(Records from a data collection)
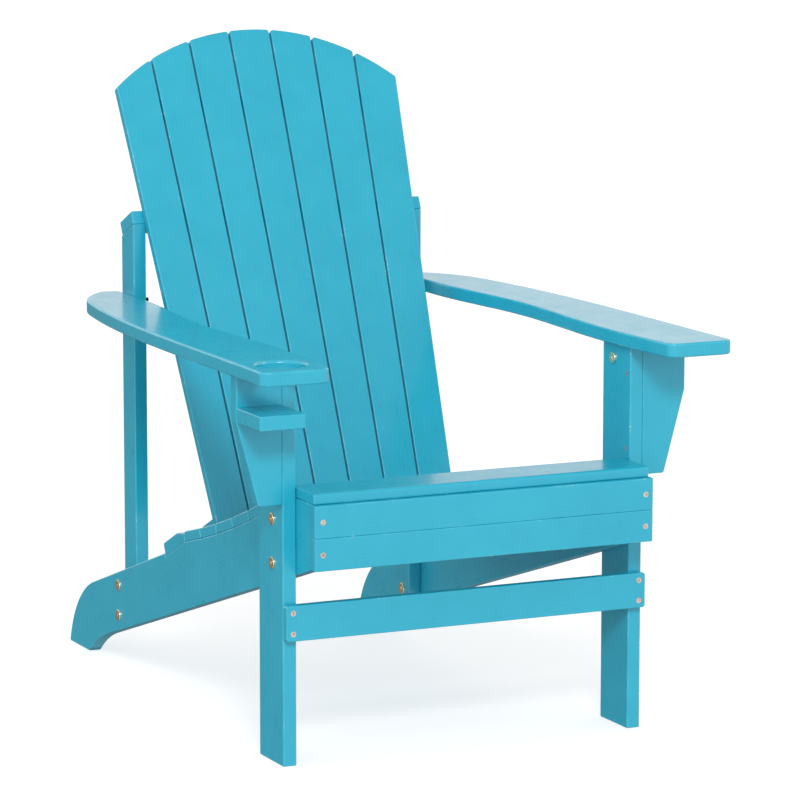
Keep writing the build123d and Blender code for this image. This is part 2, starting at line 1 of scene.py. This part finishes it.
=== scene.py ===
"""Finished looks of a painted adirondack chair with a cup holder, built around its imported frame.

The boards are welded copies of the frame's solids with hand-eased edges. The bolts, screws and
dowels are the frame's own nodes. Every finish is worked out from nodes in the chair's own space.
"""

import logging
import math
from dataclasses import dataclass, field
from enum import Enum

import bmesh
import bpy
from mathutils import Euler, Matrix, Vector


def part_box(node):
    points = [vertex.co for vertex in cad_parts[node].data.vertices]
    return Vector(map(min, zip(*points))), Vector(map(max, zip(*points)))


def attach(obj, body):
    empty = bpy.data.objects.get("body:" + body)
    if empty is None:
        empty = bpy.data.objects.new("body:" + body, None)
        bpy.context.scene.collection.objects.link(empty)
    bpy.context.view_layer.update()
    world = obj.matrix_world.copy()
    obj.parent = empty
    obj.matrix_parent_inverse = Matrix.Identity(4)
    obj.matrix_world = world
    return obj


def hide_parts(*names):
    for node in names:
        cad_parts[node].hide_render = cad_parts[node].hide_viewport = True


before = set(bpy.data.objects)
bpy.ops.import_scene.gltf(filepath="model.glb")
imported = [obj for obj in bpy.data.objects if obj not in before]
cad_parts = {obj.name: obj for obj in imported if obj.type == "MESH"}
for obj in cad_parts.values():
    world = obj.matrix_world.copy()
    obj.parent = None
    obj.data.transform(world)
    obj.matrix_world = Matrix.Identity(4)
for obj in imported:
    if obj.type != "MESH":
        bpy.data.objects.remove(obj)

LOG = logging.getLogger("chair")
BODY = "root"
EDGE_MARK = "eased_edge"
WELD_DISTANCE = 1e-5
FLAT_ANGLE = math.radians(0.2)
SHARP_ANGLE = math.radians(55)
SMOOTH_ANGLE = math.radians(36)
ROUND_PROFILE = 0.5
ROUNDED_SLOPES = (0.12, 0.98)  # how upright the normal of a rounded edge's face is
HOLE_SPAN = 0.022  # closed rims smaller than this are screw and bolt holes
NOISE_SUM = (0.7, 1.3)  # where the sum of two noises mostly lies

Colour = tuple[float, float, float, float]
Triple = tuple[float, float, float]
Pair = tuple[float, float]
WHITE: Colour = (1.0, 1.0, 1.0, 1.0)


class Grain(Enum):
    """Which way a board's grain runs."""

    ACROSS = "across"
    FORE_AND_AFT = "fore_and_aft"
    UPRIGHT = "upright"
    RECLINED = "reclined"
    SLOPING = "sloping"

    def turn(self) -> Euler:
        """Rotation that brings the grain along X."""
        if self is Grain.ACROSS:
            return Euler((0.0, 0.0, 0.0))
        rises = {
            Grain.FORE_AND_AFT: 0.0,
            Grain.UPRIGHT: math.pi / 2,
            Grain.RECLINED: steepness("back_slat_4"),
            Grain.SLOPING: -steepness("stringer_left"),
        }
        return Euler((-rises[self], 0.0, -math.pi / 2))


def steepness(node: str) -> float:
    """Angle between a long board and the level, from its box.

    Args:
        node: The board's node.

    Returns:
        The angle in radians.
    """
    low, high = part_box(node)
    return math.atan2(high.z - low.z, high.y - low.y)


@dataclass(frozen=True)
class Ramp:
    """A change from one level to another over a range, held at both ends."""

    start: float
    end: float
    first: float = 0.0
    last: float = 1.0


@dataclass(frozen=True)
class Pattern:
    """Noise with so many spots per metre, levels of finer noise, and a stretch along each axis."""

    scale: float
    detail: float
    stretch: Triple = (1.0, 1.0, 1.0)


@dataclass(frozen=True)
class Relief:
    """How strongly a pattern shapes the surface, and how deep it is in metres."""

    strength: float
    depth: float


class Graph:
    """A node tree under construction, with short ways to add and join its nodes."""

    def __init__(self, owner: bpy.types.Material | bpy.types.World) -> None:
        """Start on a material or world.

        Args:
            owner: What the nodes belong to.
        """
        owner.use_nodes = True
        self.tree = owner.node_tree

    def add(self, kind: str, settings: dict | None = None, **inputs: object) -> bpy.types.Node:
        """Add a node.

        Args:
            kind: Blender's name for the node type.
            settings: Properties of the node itself.
            **inputs: Values or sockets for its inputs, with _ for a space in a socket's name.

        Returns:
            The new node.
        """
        node = self.tree.nodes.new(kind)
        for key, value in (settings or {}).items():
            setattr(node, key, value)
        for key, value in inputs.items():
            self.feed(node.inputs[key.replace("_", " ")], value)
        return node

    def feed(self, socket: bpy.types.NodeSocket, value: object) -> None:
        """Give a socket a value, or join another socket to it.

        Args:
            socket: The input to set.
            value: A plain value or an output socket.
        """
        if isinstance(value, bpy.types.NodeSocket):
            self.tree.links.new(value, socket)
        else:
            socket.default_value = value

    def remap(self, value: bpy.types.NodeSocket, ramp: Ramp) -> bpy.types.NodeSocket:
        """Read a value through a ramp.

        Args:
            value: The value to read.
            ramp: What its range becomes.

        Returns:
            The new value's socket.
        """
        node = self.add("ShaderNodeMapRange", Value=value, From_Min=ramp.start, From_Max=ramp.end,
                        To_Min=ramp.first, To_Max=ramp.last)
        return node.outputs[0]

    def math(self, operation: str, first: object, second: object) -> bpy.types.NodeSocket:
        """Join two values with one sum.

        Args:
            operation: Blender's name for the sum, such as MULTIPLY.
            first: A value or socket.
            second: A value or socket.

        Returns:
            The result's socket.
        """
        node = self.add("ShaderNodeMath", {"operation": operation})
        self.feed(node.inputs[0], first)
        self.feed(node.inputs[1], second)
        return node.outputs[0]

    def mix(self, share: object, first: object, second: object) -> bpy.types.NodeSocket:
        """Mix two colours.

        Args:
            share: How much of the second colour, 0 to 1.
            first: A colour or socket.
            second: A colour or socket.

        Returns:
            The mixed colour's socket.
        """
        node = self.add("ShaderNodeMix", {"data_type": "RGBA"})
        self.feed(node.inputs["Factor"], share)
        self.feed(node.inputs[6], first)
        self.feed(node.inputs[7], second)
        return node.outputs[2]


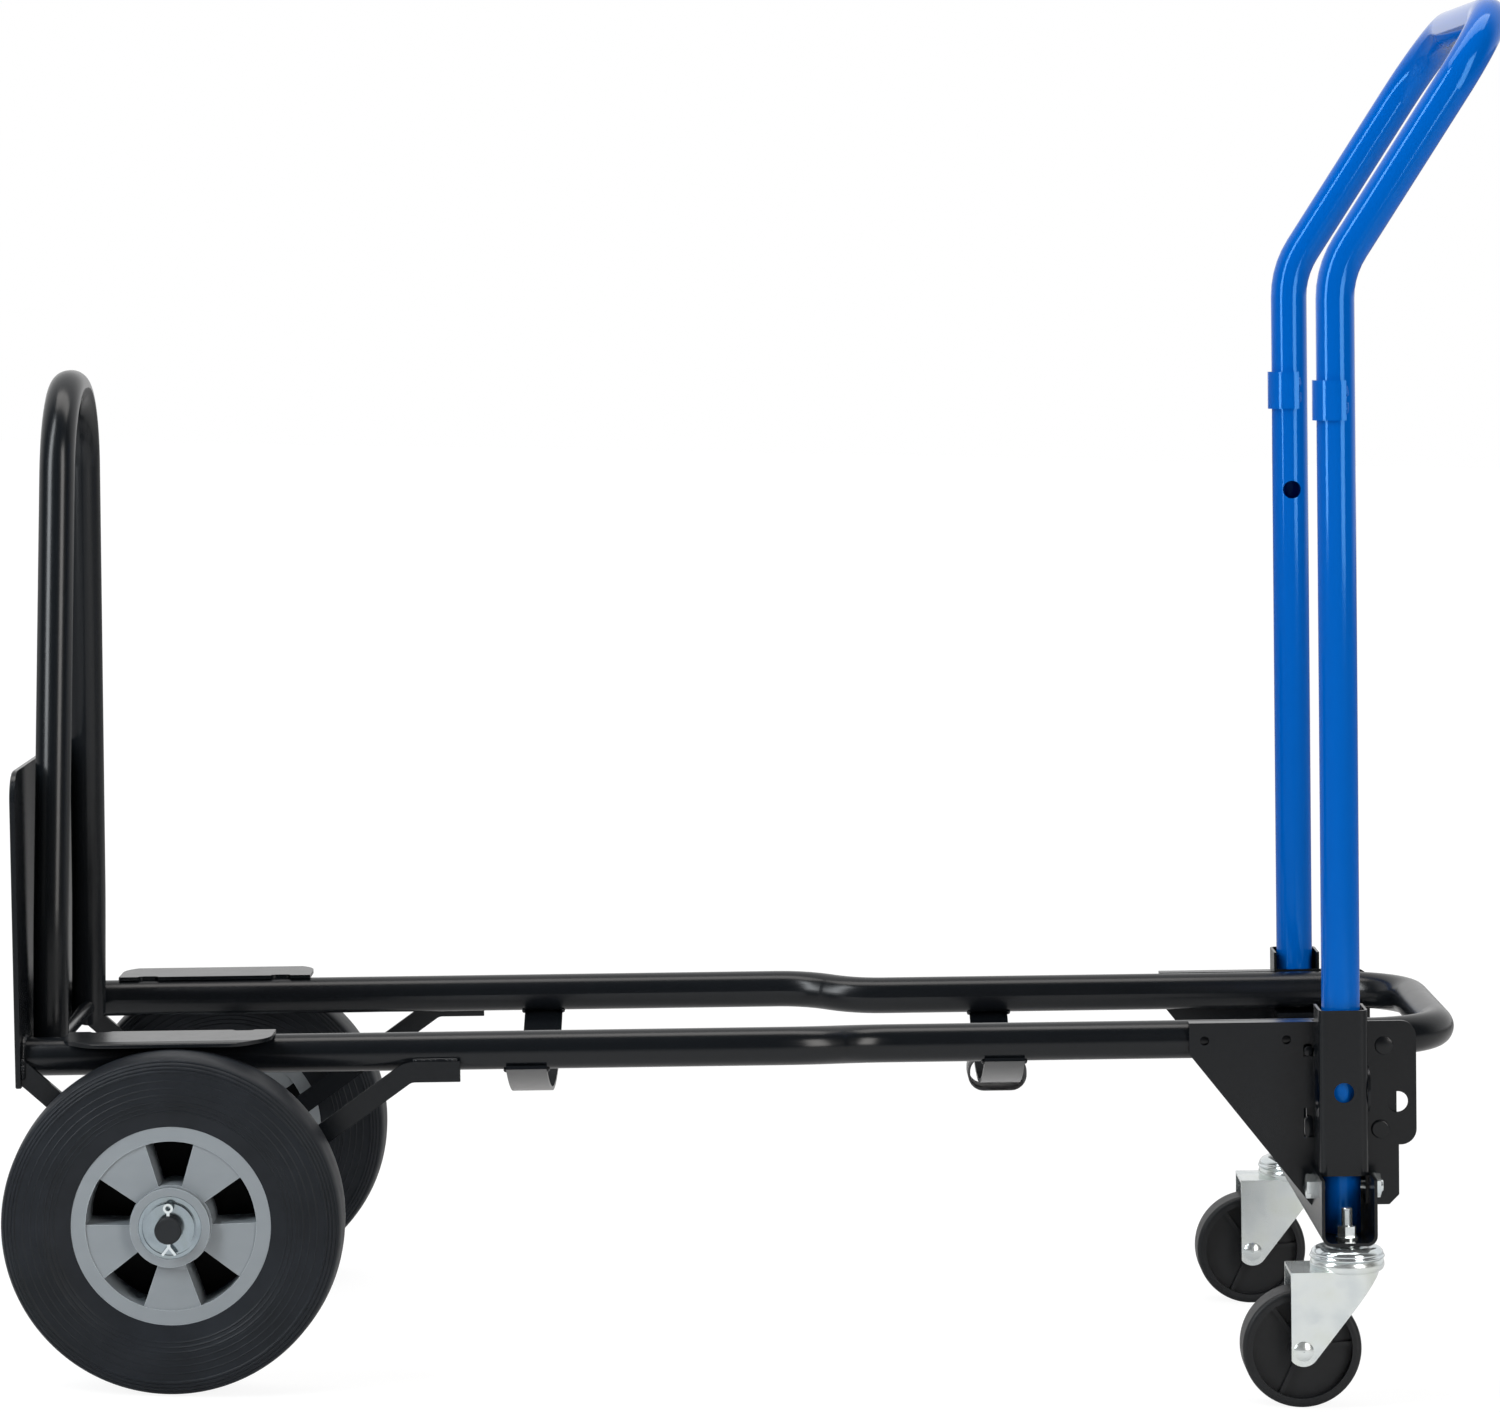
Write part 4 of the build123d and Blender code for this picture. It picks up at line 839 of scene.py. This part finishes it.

Do this
Your task is to quote, without any alteration, the lines running from the top of the records to the line that holds "its imported frame.", both included.

Output
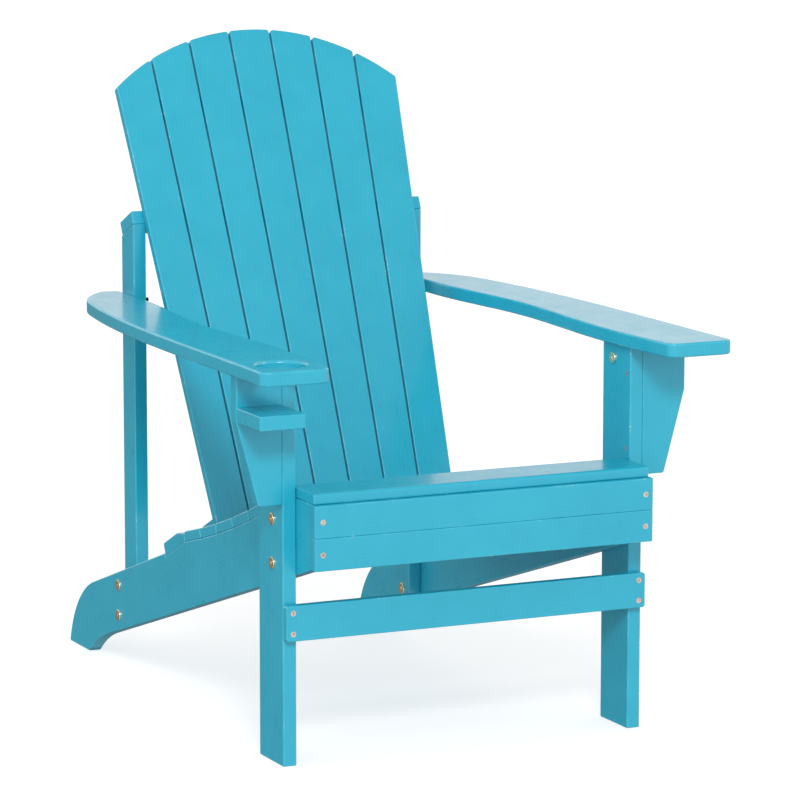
Keep writing the build123d and Blender code for this image. This is part 2, starting at line 1 of scene.py. This part finishes it.
=== scene.py ===
"""Finished looks of a painted adirondack chair with a cup holder, built around its imported frame.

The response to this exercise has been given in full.